- [Short exercise]:
Repeat the line that contains "centre = foot", the line that contains "obj.data.transform(world)", and all lines between them, exactly and with no other lines.

[3D code data]
◆ ◆ ◆
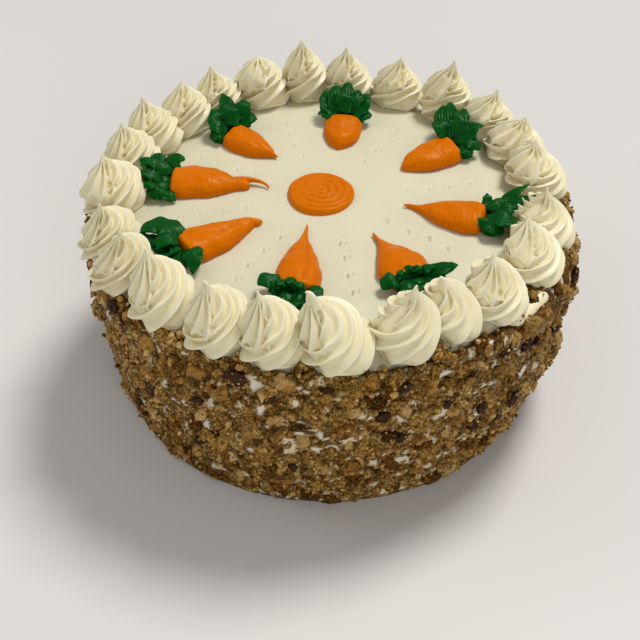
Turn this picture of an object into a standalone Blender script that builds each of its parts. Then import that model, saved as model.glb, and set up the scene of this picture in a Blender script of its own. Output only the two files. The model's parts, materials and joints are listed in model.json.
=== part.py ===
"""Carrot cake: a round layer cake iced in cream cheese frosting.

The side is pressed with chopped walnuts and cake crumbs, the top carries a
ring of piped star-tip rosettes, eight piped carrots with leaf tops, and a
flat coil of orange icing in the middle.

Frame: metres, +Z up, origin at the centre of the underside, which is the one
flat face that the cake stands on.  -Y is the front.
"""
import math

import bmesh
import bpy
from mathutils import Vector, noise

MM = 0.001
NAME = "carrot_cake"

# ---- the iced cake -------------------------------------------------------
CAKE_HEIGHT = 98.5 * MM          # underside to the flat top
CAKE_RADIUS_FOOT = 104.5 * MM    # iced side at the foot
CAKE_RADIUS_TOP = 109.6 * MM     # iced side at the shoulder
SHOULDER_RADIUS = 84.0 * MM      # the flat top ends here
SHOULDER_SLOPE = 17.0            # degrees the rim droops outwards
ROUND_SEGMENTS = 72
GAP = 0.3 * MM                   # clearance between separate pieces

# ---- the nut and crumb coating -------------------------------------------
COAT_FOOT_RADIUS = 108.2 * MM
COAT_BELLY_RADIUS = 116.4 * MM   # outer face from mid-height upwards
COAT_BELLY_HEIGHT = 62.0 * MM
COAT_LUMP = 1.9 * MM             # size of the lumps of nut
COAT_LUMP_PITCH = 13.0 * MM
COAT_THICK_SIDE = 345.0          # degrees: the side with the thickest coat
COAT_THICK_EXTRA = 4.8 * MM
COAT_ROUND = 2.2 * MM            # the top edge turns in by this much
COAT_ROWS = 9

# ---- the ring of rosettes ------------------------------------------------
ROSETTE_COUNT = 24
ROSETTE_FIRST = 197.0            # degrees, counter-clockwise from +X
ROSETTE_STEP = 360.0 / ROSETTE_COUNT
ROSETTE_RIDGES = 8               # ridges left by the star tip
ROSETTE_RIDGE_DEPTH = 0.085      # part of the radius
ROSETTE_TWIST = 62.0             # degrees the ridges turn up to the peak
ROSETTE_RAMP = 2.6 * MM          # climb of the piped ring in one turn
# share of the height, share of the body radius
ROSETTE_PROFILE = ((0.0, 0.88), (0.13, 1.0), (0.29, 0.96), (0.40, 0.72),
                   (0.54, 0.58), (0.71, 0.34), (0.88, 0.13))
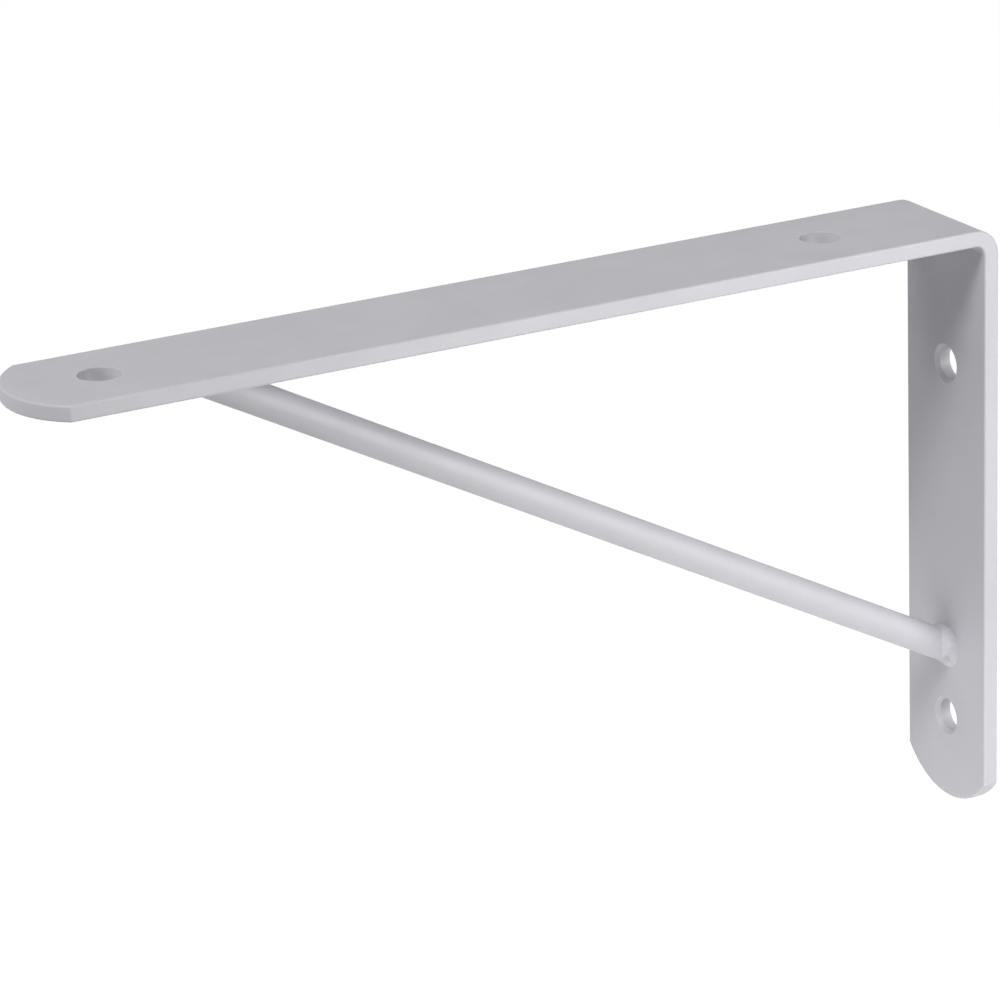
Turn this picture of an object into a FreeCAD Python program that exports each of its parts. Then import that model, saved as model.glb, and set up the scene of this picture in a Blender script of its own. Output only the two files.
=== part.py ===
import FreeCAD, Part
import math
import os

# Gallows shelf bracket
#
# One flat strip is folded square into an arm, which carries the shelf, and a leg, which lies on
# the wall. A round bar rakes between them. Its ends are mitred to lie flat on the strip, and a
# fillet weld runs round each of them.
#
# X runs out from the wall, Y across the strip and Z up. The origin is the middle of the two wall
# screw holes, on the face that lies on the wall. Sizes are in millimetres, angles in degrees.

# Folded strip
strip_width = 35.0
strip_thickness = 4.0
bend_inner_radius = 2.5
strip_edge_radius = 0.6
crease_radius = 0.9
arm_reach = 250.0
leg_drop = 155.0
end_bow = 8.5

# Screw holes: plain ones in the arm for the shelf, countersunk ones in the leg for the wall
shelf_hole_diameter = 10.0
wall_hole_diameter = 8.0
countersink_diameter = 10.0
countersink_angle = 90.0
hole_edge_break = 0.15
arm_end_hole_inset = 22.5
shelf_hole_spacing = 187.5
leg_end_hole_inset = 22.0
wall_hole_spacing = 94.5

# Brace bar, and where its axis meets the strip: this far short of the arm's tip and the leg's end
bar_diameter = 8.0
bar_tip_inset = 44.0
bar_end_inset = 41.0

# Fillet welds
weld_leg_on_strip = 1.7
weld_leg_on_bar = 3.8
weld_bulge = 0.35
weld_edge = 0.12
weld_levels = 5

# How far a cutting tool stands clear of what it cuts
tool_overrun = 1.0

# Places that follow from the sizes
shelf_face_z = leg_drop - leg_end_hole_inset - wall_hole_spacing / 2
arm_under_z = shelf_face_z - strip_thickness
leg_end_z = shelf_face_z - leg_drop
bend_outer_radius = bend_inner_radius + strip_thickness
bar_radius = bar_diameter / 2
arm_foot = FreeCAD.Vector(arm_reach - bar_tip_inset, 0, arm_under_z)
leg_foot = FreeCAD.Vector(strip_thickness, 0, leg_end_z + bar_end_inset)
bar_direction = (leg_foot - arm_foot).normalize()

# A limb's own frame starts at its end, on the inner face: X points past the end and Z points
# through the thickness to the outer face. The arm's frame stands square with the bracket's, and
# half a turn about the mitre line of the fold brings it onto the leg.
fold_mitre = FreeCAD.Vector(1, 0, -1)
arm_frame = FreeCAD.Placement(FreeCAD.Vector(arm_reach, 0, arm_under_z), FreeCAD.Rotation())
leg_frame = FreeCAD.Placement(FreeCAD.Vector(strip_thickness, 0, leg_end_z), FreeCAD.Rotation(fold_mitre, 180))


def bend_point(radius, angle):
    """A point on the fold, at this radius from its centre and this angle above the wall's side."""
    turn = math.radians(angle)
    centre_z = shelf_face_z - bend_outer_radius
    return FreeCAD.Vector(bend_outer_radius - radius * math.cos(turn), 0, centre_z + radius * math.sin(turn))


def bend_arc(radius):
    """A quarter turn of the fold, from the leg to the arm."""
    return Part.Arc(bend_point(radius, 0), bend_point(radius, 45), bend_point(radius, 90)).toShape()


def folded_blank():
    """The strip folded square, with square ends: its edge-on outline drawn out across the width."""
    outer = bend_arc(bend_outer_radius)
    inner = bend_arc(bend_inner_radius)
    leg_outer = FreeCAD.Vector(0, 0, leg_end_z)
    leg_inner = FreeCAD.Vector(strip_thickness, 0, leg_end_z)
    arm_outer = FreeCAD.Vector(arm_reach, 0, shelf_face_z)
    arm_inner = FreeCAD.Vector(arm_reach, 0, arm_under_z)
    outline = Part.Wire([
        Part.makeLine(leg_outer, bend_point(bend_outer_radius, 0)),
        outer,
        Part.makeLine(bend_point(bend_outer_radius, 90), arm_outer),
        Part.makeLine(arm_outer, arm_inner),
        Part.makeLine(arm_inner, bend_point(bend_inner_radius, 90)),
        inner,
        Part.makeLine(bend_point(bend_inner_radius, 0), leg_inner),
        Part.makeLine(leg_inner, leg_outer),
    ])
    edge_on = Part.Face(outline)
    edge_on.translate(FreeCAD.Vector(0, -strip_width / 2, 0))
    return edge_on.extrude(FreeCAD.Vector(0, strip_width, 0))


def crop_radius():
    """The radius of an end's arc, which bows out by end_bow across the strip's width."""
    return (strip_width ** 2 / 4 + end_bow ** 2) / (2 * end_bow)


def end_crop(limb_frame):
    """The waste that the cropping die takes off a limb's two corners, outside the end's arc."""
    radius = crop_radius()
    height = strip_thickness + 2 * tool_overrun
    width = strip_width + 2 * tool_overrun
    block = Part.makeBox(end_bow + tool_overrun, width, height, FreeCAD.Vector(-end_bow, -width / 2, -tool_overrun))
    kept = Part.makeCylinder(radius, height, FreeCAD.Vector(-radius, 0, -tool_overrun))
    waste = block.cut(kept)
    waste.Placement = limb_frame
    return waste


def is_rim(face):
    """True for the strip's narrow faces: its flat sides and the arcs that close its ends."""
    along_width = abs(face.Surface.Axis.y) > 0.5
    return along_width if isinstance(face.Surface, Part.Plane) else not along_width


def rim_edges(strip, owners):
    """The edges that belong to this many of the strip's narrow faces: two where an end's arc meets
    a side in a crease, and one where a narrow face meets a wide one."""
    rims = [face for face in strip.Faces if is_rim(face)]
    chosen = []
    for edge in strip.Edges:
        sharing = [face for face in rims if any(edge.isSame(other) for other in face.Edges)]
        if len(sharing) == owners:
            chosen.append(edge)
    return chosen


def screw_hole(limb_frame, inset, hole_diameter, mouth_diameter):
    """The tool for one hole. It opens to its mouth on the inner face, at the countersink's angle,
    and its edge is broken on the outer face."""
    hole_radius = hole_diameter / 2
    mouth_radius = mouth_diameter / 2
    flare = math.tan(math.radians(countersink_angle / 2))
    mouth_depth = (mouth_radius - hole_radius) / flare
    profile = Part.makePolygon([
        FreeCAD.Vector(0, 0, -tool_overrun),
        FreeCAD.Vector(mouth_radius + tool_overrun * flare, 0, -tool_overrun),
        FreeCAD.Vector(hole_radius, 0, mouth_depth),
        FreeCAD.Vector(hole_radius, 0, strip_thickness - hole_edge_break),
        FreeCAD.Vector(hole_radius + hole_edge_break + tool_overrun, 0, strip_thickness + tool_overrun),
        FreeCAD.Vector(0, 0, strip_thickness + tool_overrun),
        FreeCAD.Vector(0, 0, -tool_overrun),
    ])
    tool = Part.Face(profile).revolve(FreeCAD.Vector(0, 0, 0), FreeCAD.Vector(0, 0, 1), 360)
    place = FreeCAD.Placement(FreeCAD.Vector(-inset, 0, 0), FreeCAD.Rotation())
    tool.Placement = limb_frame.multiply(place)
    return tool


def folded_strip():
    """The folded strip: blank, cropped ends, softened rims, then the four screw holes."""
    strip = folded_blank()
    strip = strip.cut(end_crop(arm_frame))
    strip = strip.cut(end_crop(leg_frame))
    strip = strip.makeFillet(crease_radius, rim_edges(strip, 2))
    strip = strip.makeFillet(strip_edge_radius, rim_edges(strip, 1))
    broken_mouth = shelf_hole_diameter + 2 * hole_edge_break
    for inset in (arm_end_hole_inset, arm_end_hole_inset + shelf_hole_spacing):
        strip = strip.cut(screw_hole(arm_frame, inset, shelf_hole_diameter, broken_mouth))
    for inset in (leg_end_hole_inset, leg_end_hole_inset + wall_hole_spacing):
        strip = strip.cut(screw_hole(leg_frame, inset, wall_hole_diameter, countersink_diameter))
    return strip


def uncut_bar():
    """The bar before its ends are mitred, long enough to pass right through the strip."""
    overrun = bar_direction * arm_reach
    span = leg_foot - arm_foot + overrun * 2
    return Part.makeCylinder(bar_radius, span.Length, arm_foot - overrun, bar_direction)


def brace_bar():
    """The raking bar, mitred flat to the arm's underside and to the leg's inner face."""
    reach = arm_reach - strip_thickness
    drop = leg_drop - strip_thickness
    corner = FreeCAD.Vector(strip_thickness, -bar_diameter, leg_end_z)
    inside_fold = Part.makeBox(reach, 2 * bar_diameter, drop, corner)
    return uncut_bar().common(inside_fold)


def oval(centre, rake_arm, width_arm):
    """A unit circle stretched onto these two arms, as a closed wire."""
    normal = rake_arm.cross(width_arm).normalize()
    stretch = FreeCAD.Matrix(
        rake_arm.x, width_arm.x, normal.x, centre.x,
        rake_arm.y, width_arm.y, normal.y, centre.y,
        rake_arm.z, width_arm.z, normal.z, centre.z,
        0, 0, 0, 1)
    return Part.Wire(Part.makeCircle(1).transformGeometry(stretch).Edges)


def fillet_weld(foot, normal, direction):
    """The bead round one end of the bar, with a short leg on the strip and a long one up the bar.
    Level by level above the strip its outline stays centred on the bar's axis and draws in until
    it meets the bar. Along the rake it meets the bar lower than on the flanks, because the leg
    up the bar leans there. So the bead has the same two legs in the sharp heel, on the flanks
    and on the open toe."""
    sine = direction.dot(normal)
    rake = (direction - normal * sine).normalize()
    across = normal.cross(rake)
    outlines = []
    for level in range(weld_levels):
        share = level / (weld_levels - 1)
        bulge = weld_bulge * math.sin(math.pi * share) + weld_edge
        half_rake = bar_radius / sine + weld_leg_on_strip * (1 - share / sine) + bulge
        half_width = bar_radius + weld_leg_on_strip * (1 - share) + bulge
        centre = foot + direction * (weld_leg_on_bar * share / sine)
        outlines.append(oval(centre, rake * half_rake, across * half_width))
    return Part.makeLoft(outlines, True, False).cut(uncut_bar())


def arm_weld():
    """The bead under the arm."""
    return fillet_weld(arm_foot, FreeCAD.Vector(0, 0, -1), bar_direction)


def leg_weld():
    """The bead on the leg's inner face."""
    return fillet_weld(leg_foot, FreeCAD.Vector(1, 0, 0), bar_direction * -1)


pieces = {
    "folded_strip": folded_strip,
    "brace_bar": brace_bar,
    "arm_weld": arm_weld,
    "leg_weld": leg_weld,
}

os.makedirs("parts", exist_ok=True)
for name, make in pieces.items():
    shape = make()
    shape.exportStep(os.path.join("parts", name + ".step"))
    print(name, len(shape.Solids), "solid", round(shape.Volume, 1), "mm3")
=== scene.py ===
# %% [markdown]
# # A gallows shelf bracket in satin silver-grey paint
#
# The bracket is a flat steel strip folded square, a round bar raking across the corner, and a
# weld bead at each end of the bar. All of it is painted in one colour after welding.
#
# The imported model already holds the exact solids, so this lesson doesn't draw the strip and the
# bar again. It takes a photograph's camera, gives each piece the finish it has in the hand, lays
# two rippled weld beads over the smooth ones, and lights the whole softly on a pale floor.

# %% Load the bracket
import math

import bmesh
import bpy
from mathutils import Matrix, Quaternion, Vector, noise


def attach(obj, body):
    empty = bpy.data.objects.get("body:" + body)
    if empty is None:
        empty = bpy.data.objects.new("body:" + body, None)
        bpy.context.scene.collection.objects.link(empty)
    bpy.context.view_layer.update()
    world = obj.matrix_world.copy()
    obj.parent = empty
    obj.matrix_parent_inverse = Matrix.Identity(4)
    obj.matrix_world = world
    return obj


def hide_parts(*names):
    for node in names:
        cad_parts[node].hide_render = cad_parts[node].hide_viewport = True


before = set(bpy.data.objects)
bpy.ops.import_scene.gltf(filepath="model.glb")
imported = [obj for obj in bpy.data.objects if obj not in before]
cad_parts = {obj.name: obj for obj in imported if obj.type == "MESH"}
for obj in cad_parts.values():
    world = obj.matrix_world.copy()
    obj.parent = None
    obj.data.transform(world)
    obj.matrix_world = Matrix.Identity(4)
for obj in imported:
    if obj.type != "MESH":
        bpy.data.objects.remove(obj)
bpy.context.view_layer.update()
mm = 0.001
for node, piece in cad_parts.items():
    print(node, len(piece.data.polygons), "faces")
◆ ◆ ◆
- [Response to this task]:
        centre = foot + direction * (weld_leg_on_bar * share / sine)
        outlines.append(oval(centre, rake * half_rake, across * half_width))
    return Part.makeLoft(outlines, True, False).cut(uncut_bar())


def arm_weld():
    """The bead under the arm."""
    return fillet_weld(arm_foot, FreeCAD.Vector(0, 0, -1), bar_direction)


def leg_weld():
    """The bead on the leg's inner face."""
    return fillet_weld(leg_foot, FreeCAD.Vector(1, 0, 0), bar_direction * -1)


pieces = {
    "folded_strip": folded_strip,
    "brace_bar": brace_bar,
    "arm_weld": arm_weld,
    "leg_weld": leg_weld,
}

os.makedirs("parts", exist_ok=True)
for name, make in pieces.items():
    shape = make()
    shape.exportStep(os.path.join("parts", name + ".step"))
    print(name, len(shape.Solids), "solid", round(shape.Volume, 1), "mm3")
=== scene.py ===
# %% [markdown]
# # A gallows shelf bracket in satin silver-grey paint
#
# The bracket is a flat steel strip folded square, a round bar raking across the corner, and a
# weld bead at each end of the bar. All of it is painted in one colour after welding.
#
# The imported model already holds the exact solids, so this lesson doesn't draw the strip and the
# bar again. It takes a photograph's camera, gives each piece the finish it has in the hand, lays
# two rippled weld beads over the smooth ones, and lights the whole softly on a pale floor.

# %% Load the bracket
import math

import bmesh
import bpy
from mathutils import Matrix, Quaternion, Vector, noise


def attach(obj, body):
    empty = bpy.data.objects.get("body:" + body)
    if empty is None:
        empty = bpy.data.objects.new("body:" + body, None)
        bpy.context.scene.collection.objects.link(empty)
    bpy.context.view_layer.update()
    world = obj.matrix_world.copy()
    obj.parent = empty
    obj.matrix_parent_inverse = Matrix.Identity(4)
    obj.matrix_world = world
    return obj


def hide_parts(*names):
    for node in names:
        cad_parts[node].hide_render = cad_parts[node].hide_viewport = True


before = set(bpy.data.objects)
bpy.ops.import_scene.gltf(filepath="model.glb")
imported = [obj for obj in bpy.data.objects if obj not in before]
cad_parts = {obj.name: obj for obj in imported if obj.type == "MESH"}
for obj in cad_parts.values():
    world = obj.matrix_world.copy()
    obj.parent = None
    obj.data.transform(world)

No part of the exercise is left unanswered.